The sun is shining today with a warmth I’ve not felt on my skin since some time at the end of last summer. I stood outside in the garden for a few moments this morning and turned my face to the sky. It was a glorious feeling, and I thought what I often think at moments like that: one day I’ll be dead and I’ll never get to feel this again. I know that lots of us don’t like to think about death but I always have – even as a child, which admittedly caused me some anxiety! When I was about eight years old I spent a good year or so obsessively worrying that when I died (I believed in an afterlife) I wouldn’t know how to find all my already-dead relatives! Then I spent my teenage years ruminating almost constantly about dying from cancer. I could continue, but suffice to say that death has never been far from my mind. You might think that sounds unhealthy but the upside is that I’ve learned to be really clear with myself about what it is I need to do while I’m still alive!

What is it that you need to do while you’re still alive?

What is it that you’ll regret not having done once you’re on your death bed? Seriously. Ask yourself.

Nothing is stopping you from pursuing your heart’s desire. Only you.

The next step, once you’ve taken ownership of the thing you want to pursue, is to make it the main thing. Make it the most important thing in your life. Obsess about it. Fall in love with it. Start a secret affair with it. Go to bed dreaming about it. Plan your life together, coaxing it out of the darkness and into the light. Take care of it. And let it take care of you. Creating changes us. We grow.

At some point you will need to take some action. I suggest a tiny action, so small you will hardly notice it happening. But take action you must. Is there a friend or a loved one you can confide in? Having somebody on your side, someone who will be genuinely cheering you on (nobody who you think might dampen your enthusiasm!) can be really helpful. You might like to tell them that next Tuesday you are going to go out to the shops and buy a notebook, or some paints, or some new strings for the guitar that you fetched from the attic at the weekend. Start slowly, and the rest will follow.

All we have to do is keep the main thing the main thing! No more excuses about being too busy, or having too many people making demands on us. How we spend our days is, of course, how we spend our lives – Annie Dillard. Think about this. There is never, ever, ever, going to be a time when life gets suddenly quiet and everything we’ve held dear in our hearts magically gets a chance to come into being. This isn’t how life works.

Think about how you spend your day. Think about how you spend your week. Write down all the activities and work out how many hours you spend doing each of those activities on a daily / weekly basis. Create a pie chart and take a look at it! This is your life! Happy with it?

Learn to prioritise the most important stuff. Create new habits if you need.
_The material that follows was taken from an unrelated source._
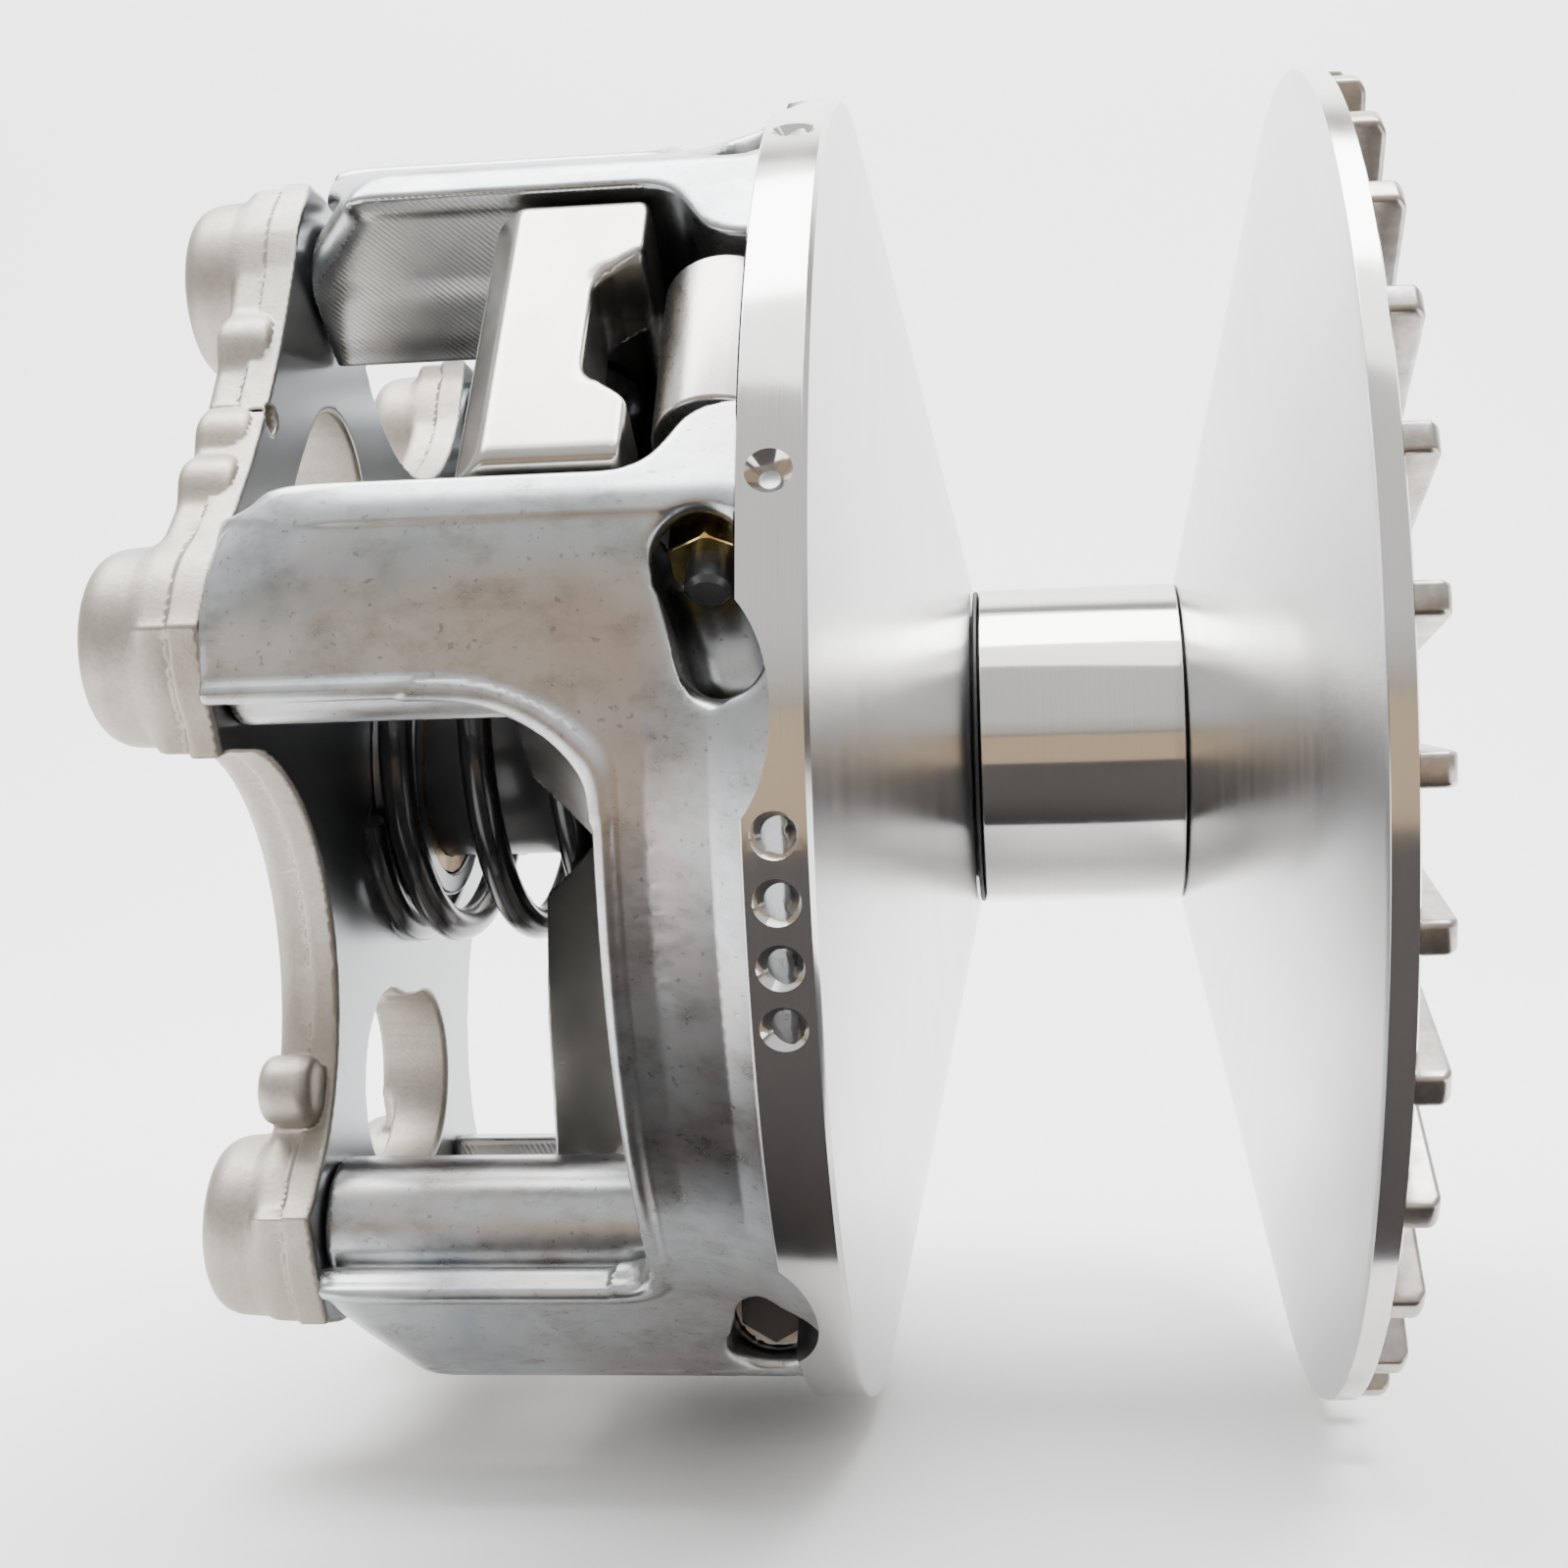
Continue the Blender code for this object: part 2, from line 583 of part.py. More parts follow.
def make_cover_bolts(mats, slide):
    for number, angle in enumerate(ARM_ANGLES, 1):
        for side in (-1, 1):
            name = f"{number}{'ab'[side > 0]}"
            centre = boss_centre(side)
            head = rod_mesh([(-171.0 * MM, 6.5 * MM), (-163.3 * MM, 6.5 * MM)], 12, centre)
            shank = rod_mesh([(-164.0 * MM, BOLT_RADIUS), (-131.0 * MM, BOLT_RADIUS)], 8, centre)
            socket = rod_mesh([(-173.0 * MM, 3.4 * MM), (-167.0 * MM, 3.4 * MM)], 6, centre)
            frame = arm_matrix(angle)
            bolt = place(add_object(f"cover_bolt_{name}", head, mats["zinc_steel"]), frame)
            boolean(bolt, place(add_object(f"shank_tool_{name}", shank, cutter=True), frame), "UNION")
            boolean(bolt, place(add_object(f"socket_tool_{name}", socket, cutter=True), frame))
            hang(bolt, slide)


def spider_blank_mesh():
    """Three-armed plate of the spider. Its sides between the arms are flat chords."""
    outline = []
    for angle in ARM_ANGLES:
        a = math.radians(angle)
        out = Vector((-math.cos(a), math.sin(a)))
        across = Vector((math.sin(a), math.cos(a)))
        corners = ((-ARM_HALF, 42.0 * MM), (-ARM_HALF, ARM_REACH - 2.0 * MM), (-ARM_HALF + 2.0 * MM, ARM_REACH))
        mirrored = tuple((-t, s) for t, s in reversed(corners))
        outline += [tuple(across * t + out * s) for t, s in corners + mirrored]
    return prism_mesh(outline, SPIDER_LEFT, SPIDER_RIGHT, "ts")


def make_spider(mats):
    spider = add_object("spider", spider_blank_mesh(), mats["milled_steel"])
    pocket = rod_mesh([(-130 * MM, SPRING_POCKET), (SPRING_FLOOR, SPRING_POCKET)], 32)
    cutters = [add_object("spring_pocket_tool", pocket, cutter=True)]
    bore = rod_mesh([(-110 * MM, SHAFT_RADIUS + CLEAR), (-90 * MM, SHAFT_RADIUS + CLEAR)], 24)
    cutters.append(add_object("spider_bore_tool", bore, cutter=True))
    for number, angle in enumerate(ARM_ANGLES, 1):
        frame = arm_matrix(angle)
        notch = [
            (-118.6 * MM, 34.5 * MM),
            (-98.0 * MM, 34.5 * MM),
            (-98.0 * MM, 96.0 * MM),
            (-107.5 * MM, 96.0 * MM),
            (-107.5 * MM, 79.5 * MM),
            (-118.6 * MM, 79.5 * MM),
        ]
        cut = prism_mesh(notch, -NOTCH_HALF, NOTCH_HALF, "xs")
        cutters.append(place(add_object(f"notch_tool_{number}", cut, cutter=True), frame))
        flare = [(-19.5 * MM, 0.0), (-NOTCH_HALF + MM, 5.5 * MM), (NOTCH_HALF - MM, 5.5 * MM), (19.5 * MM, 0.0)]
        mouth = bmesh.new()
        plan = [(-20.5 * MM, -1.0 * MM)] + flare + [(20.5 * MM, -1.0 * MM)]
        ring = [mouth.verts.new((SPIDER_RIGHT - x, t, 77.0 * MM)) for t, x in plan]
        grown = bmesh.ops.extrude_face_region(mouth, geom=[mouth.faces.new(ring)])
        moved = [g for g in grown["geom"] if isinstance(g, bmesh.types.BMVert)]
        bmesh.ops.translate(mouth, verts=moved, vec=(0.0, 0.0, 0.02))
        cutters.append(place(add_object(f"notch_mouth_tool_{number}", mouth, cutter=True), frame))
        pin = rod_mesh([(-40 * MM, 3.3 * MM), (40 * MM, 3.3 * MM)], 12, (ROLLER_X, ROLLER_S), "Y")
        cutters.append(place(add_object(f"pin_hole_tool_{number}", pin, cutter=True), frame))
        bevel = [(-124 * MM, 88.5 * MM), (-121.9 * MM, 88.5 * MM), (-118.3 * MM, 92.3 * MM), (-118.3 * MM, 96 * MM), (-124 * MM, 96 * MM)]
        edge = prism_mesh(bevel, -40 * MM, 40 * MM, "xs")
        cutters.append(place(add_object(f"arm_bevel_tool_{number}", edge, cutter=True), frame))
    boolean_group(spider, cutters)
    nut = rod_mesh([(-115.3 * MM, 20.6 * MM), (SPRING_FLOOR - CLEAR, 20.6 * MM)], 6)
    nut = add_object("spider_lock_nut", nut, mats["zinc_steel"])
    nut_bore = rod_mesh([(-120 * MM, SHAFT_RADIUS + CLEAR), (-100 * MM, SHAFT_RADIUS + CLEAR)], 24)
    boolean(nut, add_object("lock_nut_bore_tool", nut_bore, cutter=True))


def tube_mesh(low, high, inner, outer, steps, x, s):
    """A tube along t, centred on (x, s) in an arm's frame."""
    bm = turned_mesh([(low, inner), (low, outer), (high, outer), (high, inner)], steps)
    bmesh.ops.rotate(bm, cent=(0, 0, 0), matrix=Matrix.Rotation(math.radians(90.0), 3, "Z"), verts=bm.verts)
    bmesh.ops.translate(bm, vec=(x, 0.0, s), verts=bm.verts)
    return bm


def make_rollers(mats, spins):
    for number, angle in enumerate(ARM_ANGLES, 1):
        frame = arm_matrix(angle)
        half = NOTCH_HALF - 0.6 * MM
        roller = tube_mesh(-half, half, 3.4 * MM, ROLLER_RADIUS, 16, ROLLER_X, ROLLER_S)
        hang(place(add_object(f"roller_{number}", roller, mats["ground_steel"]), frame), spins[number - 1])
        pin = rod_mesh([(-24.4 * MM, 3.0 * MM), (24.4 * MM, 3.0 * MM)], 10, (ROLLER_X, ROLLER_S), "Y")
        place(add_object(f"roller_pin_{number}", pin, mats["zinc_steel"]), frame)
        for side in (-1, 1):
            low, high = sorted((side * (ARM_HALF + CLEAR), side * (SLOT_HALF - CLEAR)))
            disc = rod_mesh([(low, 8.0 * MM), (high, 8.0 * MM)], 12, (ROLLER_X, ROLLER_S), "Y")
            place(add_object(f"slide_button_{number}{'ab'[side > 0]}", disc, mats["black_nylon"]), frame)


def roller_path(share):
    """Roller centre in the flyweight's frame when the sheave has closed this share of its travel."""
    shift = share * TRAVEL
    turn = share * WEIGHT_SWING
    x = ROLLER_X - PIVOT_X - shift
    s = ROLLER_S - PIVOT_S
    return Vector((x * math.cos(turn) - s * math.sin(turn), x * math.sin(turn) + s * math.cos(turn)))


def ramp_points(count):
    """The flyweight's ramp: the roller's path in the weight's frame, offset by the roller's radius."""
    points = []
    for i in range(count):
        share = -0.04 + 1.11 * i / (count - 1)
        centre = roller_path(share)
        tangent = (roller_path(share + 0.01) - roller_path(share - 0.01)).normalized()
        normal = Vector((-tangent.y, tangent.x))
        if normal.x < 0.0:
            normal = -normal
        points.append(centre + normal * (ROLLER_RADIUS + 0.35 * MM))
    return points


def weight_mesh():
    """Flyweight about its pivot: hub at the origin, blade hanging along -s, ramp on the -x side."""
    ramp = [tuple(p) for p in ramp_points(9)]
    tip = [(-2.0 * MM, -WEIGHT_LENGTH), (0.6 * MM, -WEIGHT_LENGTH + 3.0 * MM)]
    back = [(2.2 * MM, -30.0 * MM), (4.0 * MM, -12.0 * MM), (6.0 * MM, -5.0 * MM)]
    shoulder = [(-6.0 * MM, -5.0 * MM)]
    return prism_mesh(shoulder + ramp + tip + back, -BLADE_HALF, BLADE_HALF, "xs")


def make_weights(mats, hinges, slide):
    for number, angle in enumerate(ARM_ANGLES, 1):
        frame = arm_matrix(angle)
        hub = rod_mesh([(-HUB_HALF, PIVOT_HUB), (HUB_HALF, PIVOT_HUB)], 20, (0.0, 0.0), "Y")
        hole = rod_mesh([(-30 * MM, PIVOT_HOLE), (30 * MM, PIVOT_HOLE)], 12, (0.0, 0.0), "Y")
        spot = frame @ Matrix.Translation((PIVOT_X, 0.0, PIVOT_S))
        weight = place(add_object(f"flyweight_{number}", hub, mats["ground_steel"]), spot)
        blade = place(add_object(f"blade_tool_{number}", weight_mesh(), cutter=True), spot)
        hole = place(add_object(f"pivot_hole_tool_{number}", hole, cutter=True), spot)
        boolean(weight, blade, "UNION")
        boolean(weight, hole)
        hang(weight, hinges[number - 1])
        bolt = rod_mesh([(-38.6 * MM, PIVOT_BOLT), (29.0 * MM, PIVOT_BOLT)], 10, (0.0, 0.0), "Y")
        head = rod_mesh([(28.6 * MM, 5.7 * MM), (33.2 * MM, 5.7 * MM)], 6, (0.0, 0.0), "Y")
        bolt = place(add_object(f"weight_bolt_{number}", bolt, mats["black_steel"]), spot)
        boolean(bolt, place(add_object(f"weight_bolt_head_tool_{number}", head, cutter=True), spot), "UNION")
        nut = rod_mesh([(-34.0 * MM, 5.7 * MM), (-28.6 * MM, 5.7 * MM)], 6, (0.0, 0.0), "Y")
        nut_hole = rod_mesh([(-50 * MM, PIVOT_HOLE), (-20 * MM, PIVOT_HOLE)], 10, (0.0, 0.0), "Y")
        nut = place(add_object(f"weight_nut_{number}", nut, mats["yellow_zinc"]), spot)
        boolean(nut, place(add_object(f"weight_nut_hole_tool_{number}", nut_hole, cutter=True), spot))
        hang(bolt, slide)
        hang(nut, slide)


def spring_points():
    """Centre line of the compression spring: closed end turns, open turns between them."""
    left = SPRING_LEFT + SPRING_WIRE
    right = SPRING_FLOOR - CLEAR - SPRING_WIRE
    points = []
    per_turn = 12
    total = int(SPRING_TURNS * per_turn)
    closed = 2.0 * SPRING_WIRE * 1.06
    for i in range(total + 1):
        turn = i / per_turn
        if turn <= 1.0:
            x = left + closed * turn
        elif turn >= SPRING_TURNS - 1.0:
            x = right - closed * (SPRING_TURNS - turn)
        else:
            share = (turn - 1.0) / (SPRING_TURNS - 2.0)
            x = left + closed + share * (right - left - 2.0 * closed)
        a = math.tau * turn + math.radians(200.0)
        points.append(Vector((x, SPRING_RADIUS * math.cos(a), SPRING_RADIUS * math.sin(a))))
    return points


def make_spring(mats):
    points = spring_points()
    bm = bmesh.new()
    sides = 6
    rings = []
    for i, point in enumerate(points):
        before = points[max(i - 1, 0)]
        after = points[min(i + 1, len(points) - 1)]
        tangent = (after - before).normalized()
        out = Vector((0.0, point.y, point.z)).normalized()
        out = (out - tangent * out.dot(tangent)).normalized()
        side = tangent.cross(out)
        ring = []
        for k in range(sides):
            a = math.tau * (k + 0.5) / sides
            ring.append(bm.verts.new(point + SPRING_WIRE * (math.cos(a) * out + math.sin(a) * side)))
        rings.append(ring)
    for first, second in zip(rings, rings[1:]):
        for k in range(sides):
            j = (k + 1) % sides
            bm.faces.new((first[k], first[j], second[j], second[k]))
    bm.faces.new(rings[0])
    bm.faces.new(rings[-1])
    add_object("primary_spring", bm, mats["black_spring"])


def make_materials():
    return {
        "turned_aluminium": material("turned_aluminium", (0.83, 0.83, 0.82), 1.0, 0.25),
        "cast_aluminium": material("cast_aluminium", (0.62, 0.64, 0.65), 1.0, 0.35),
        "blasted_aluminium": material("blasted_aluminium", (0.74, 0.71, 0.66), 1.0, 0.55),
        "ground_steel": material("ground_steel", (0.62, 0.61, 0.59), 1.0, 0.18),
        "milled_steel": material("milled_steel", (0.58, 0.56, 0.52), 1.0, 0.3),
        "zinc_steel": material("zinc_steel", (0.6, 0.6, 0.6), 1.0, 0.35),
        "yellow_zinc": material("yellow_zinc", (0.75, 0.58, 0.25), 1.0, 0.3),
        "black_steel": material("black_steel", (0.03, 0.03, 0.03), 0.6, 0.35),
        "black_spring": material("black_spring", (0.01, 0.01, 0.011), 0.0, 0.15),
        "black_rubber": material("black_rubber", (0.02, 0.02, 0.02), 0.0, 0.5),
        "black_nylon": material("black_nylon", (0.03, 0.03, 0.03), 0.0, 0.5),
        "bronze": material("bronze", (0.55, 0.38, 0.2), 1.0, 0.4),
        "brass": material("brass", (0.7, 0.55, 0.25), 1.0, 0.35),
    }


def main():
    clear_scene()
    mats = make_materials()
    slide = joint_empty("movable_slide_axis", (0.0, 0.0, 0.0))
    spin = joint_empty("sleeve_spin_axis", (0.0, 0.0, 0.0))
    hinges = []
    spins = []
    for number, angle in enumerate(ARM_ANGLES, 1):
        frame = arm_matrix(angle)
        hinge = joint_empty(f"weight_hinge_axis_{number}", frame @ Vector((PIVOT_X, 0.0, PIVOT_S)))
        hinge.parent = slide
        hinges.append(hinge)
        spins.append(joint_empty(f"roller_spin_axis_{number}", frame @ Vector((ROLLER_X, 0.0, ROLLER_S))))
    make_fixed_sheave(mats)
    make_shaft(mats)
    make_bearing(mats, spin)
    make_movable(mats, slide)
    make_cover(mats, slide)
    make_cover_bolts(mats, slide)
    make_spider(mats)
    make_rollers(mats, spins)
    make_weights(mats, hinges, slide)
    make_spring(mats)
    bpy.context.view_layer.update()


main()
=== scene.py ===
import math

import bmesh
import bpy
import numpy as np
from mathutils import Matrix, Vector


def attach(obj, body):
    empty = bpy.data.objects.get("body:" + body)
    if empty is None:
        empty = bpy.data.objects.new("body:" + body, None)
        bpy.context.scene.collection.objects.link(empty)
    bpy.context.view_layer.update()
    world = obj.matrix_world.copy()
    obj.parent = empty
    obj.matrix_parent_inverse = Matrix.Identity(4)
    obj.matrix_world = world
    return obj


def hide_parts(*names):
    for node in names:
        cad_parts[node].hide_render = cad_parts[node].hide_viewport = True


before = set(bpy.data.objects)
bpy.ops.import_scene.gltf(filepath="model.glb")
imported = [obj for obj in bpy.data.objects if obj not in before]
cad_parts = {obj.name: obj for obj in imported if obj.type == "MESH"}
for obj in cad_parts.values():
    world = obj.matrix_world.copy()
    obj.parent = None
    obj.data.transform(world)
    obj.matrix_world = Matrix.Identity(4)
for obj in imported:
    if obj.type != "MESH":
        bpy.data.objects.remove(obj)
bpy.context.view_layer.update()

# All shapes are written in millimetres in the row frame and scaled when a mesh is made.
# The clutch axis is X. Each arm has its own frame: x, t across the arm and s outwards.
MM = 0.001
GRID_STEP = 0.7
LATHE_STEPS = 256
KEPT_FACES = 0.35
FILLET_STEPS = 4

ARM = 36.5
THIRD = 120.0
ARMS = tuple(ARM + THIRD * i for i in range(3))

# sliding sheave: rim, hub and the slot for the spider's arm
RIM_R = 101.3
RIM_FRONT = -76.4
RIM_BACK = -85.2
HUB_FRONT = -59.5
HUB_R = 25.5
SLOT_HALF = 26.9
SLOT_END = -94.3
HUB_SLOT_HALF = 15.7
HUB_SLOT_END = -79.6
TOWER_LEFT = -152.8
TOWER_TOP = 94.8

# centre (t, s) and radius of a tower's arched back, where it ends in degrees, its thickness
BACK_CENTRE = (-2.4, 33.35)
BACK_R = 70.0
BACK_END = 48.5
SHELL = 5.4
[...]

Stop paying attention to the internal chatter that tells you it’s too difficult, that you’re not good enough, that things are more complicated for you than they are for other people. You can’t control your thoughts but you can learn to ignore them (that’s a whole new conversation).

I’m not saying it’s easy. But it is simple. Make the main thing the main thing, for, as Aristotle said: We are what we repeatedly do.